Health Benefits of Red Fruits and Veggies

We’ve all heard the adage that one apple a day keeps the doctor away, but is the same true for its red counterparts like red tinged strawberries, cherries, raspberries, watermelon, tomatoes, and beets?

Are the red fruits and veggies beneficial to health? How do they benefit one’s health with their sparking red tinge?

Lona Sandon, RD, a spokesman for the American Dietetic Association and an assistant professor of nutrition at the University of Texas Southwestern Medical Center in Dallas, says yes. “There are a variety of red fruits and veggies to select from, and each one brings something unique to the table,” she says to WebMD.

Many red fruits and vegetables are high in potent antioxidants like lycopene and anthocyanins, which may help prevent anything from heart disease to prostate cancer to stroke and macular degeneration (the loss of vision).

What are the health benefits of red fruits and veggies?

The polyphenol content in red foods is particularly high. When we talk about red foods, we mean everything from deep purple plums and eggplants to bright red strawberries and cerise-colored raspberries.


Watermelon, cherries, red apples and grapes, prunes, and tomatoes are all members of the so-called red family. Polyphenols can also be found in vegetables such as red cabbage, red onion, and beetroot.


These red foods have additional advantages. Cranberries, for example, can help prevent urinary tract infections, while tomatoes have been linked to a lower risk of prostate cancer.


Most of these red foods are prebiotic, meaning they nourish our gut flora (microbiota), which is important not just for digestion but also for our immune system.

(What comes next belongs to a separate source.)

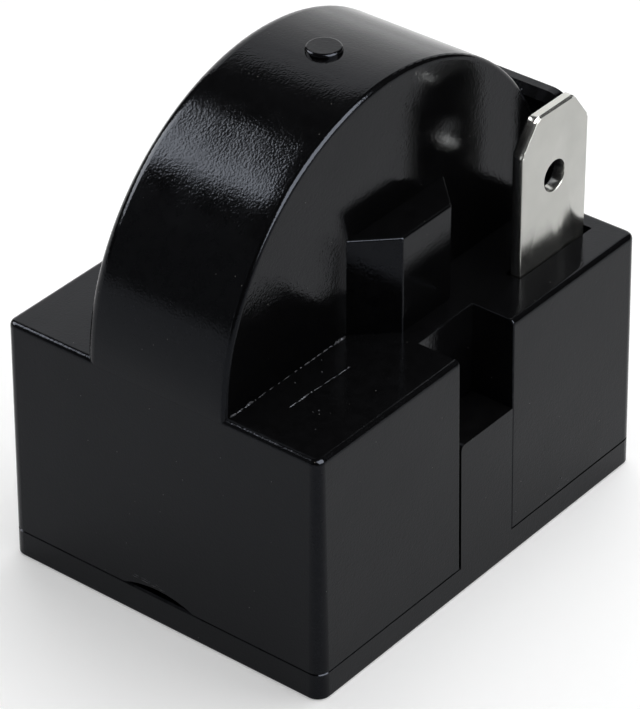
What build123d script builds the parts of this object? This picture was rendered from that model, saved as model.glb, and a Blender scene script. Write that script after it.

As red fruits and veggies contain many phytonutrients, they exert various chemical responses. Red-hued fruits and vegetables produce anti-oxidative and anti-inflammatory functions. Chronic inflammation develops when our immune system is mismanaged, indicating the onset of neurological diseases, cancer, diabetes, pulmonary diseases, and other chronic diseases. According to a research published as a part of a book suggests that keeping red fruits and vegetables on your diet chart can reduce the risks of these chronic diseases.

Red fruits can come in handy for obese persons. Lycopene and ascorbic acid prevent any systemic inflammation. They also reduce bad cholesterol. A research carried out on obese female subjects shows that consuming red fruits juices can reduce systemic inflammation. Ultimately, they reduce the risks of cardiovascular diseases and other inflammatory diseases. Lycopene is proven to be protective against heart diseases. Anthocyanins also combat cancer cells from spreading.

Red fruits contain vitamins, including vit-A and vit-C, etc., that boost your immune system. Vitamin A is helpful for cell functioning, epithelial cells growth, and other anti-inflammatory purposes. Red fruits and vegetables are mythically believed to increase blood corpuscles which is partially true. Some red fruits and veggies also grow hemoglobin levels and regulate hormone activities.

Let’s sum up the key takeaways in bullet points. Red fruits and vegetables-

  • Ramp up anti-oxidative and anti-inflammatory functions
  • Create a barrier to defend against chronic inflammatory diseases like cancer, diabetes, obesity, pulmonary diseases, etc.
  • Keep the bad cholesterol peripherally and thus reduce the risk of atherosclerosis
  • Gobble up the free radicals that can cause cancer
  • Regulate hormonal mechanisms, e.g., insulin, estrogen
  • Enhance immune system
  • Protect epithelial tissues aka skin, hair, collagenous tissues, e.g., nail

Simply put, antioxidants aid in the fight against free radical damage to the body’s cells. The free radicals can be produced by the body’s own immune system or by external factors such as pollution, cigarette smoke, and UV radiation. When antioxidants are outnumbered by free radicals, an imbalance known as oxidative stress occurs, which can cause inflammation. Low-grade inflammation is now thought to be the root cause of all modern chronic disease.

It’s not a health craze to color your food red. It has the ability to lower the incidence of chronic disease.

 It’s a common saying that we are what we eat. The human body has a remarkable ability to defend its cells from harm. Our food contains a variety of minerals (such as vitamins A, C, and E) as well as phytochemicals (such as polyphenols), which are potent antioxidants.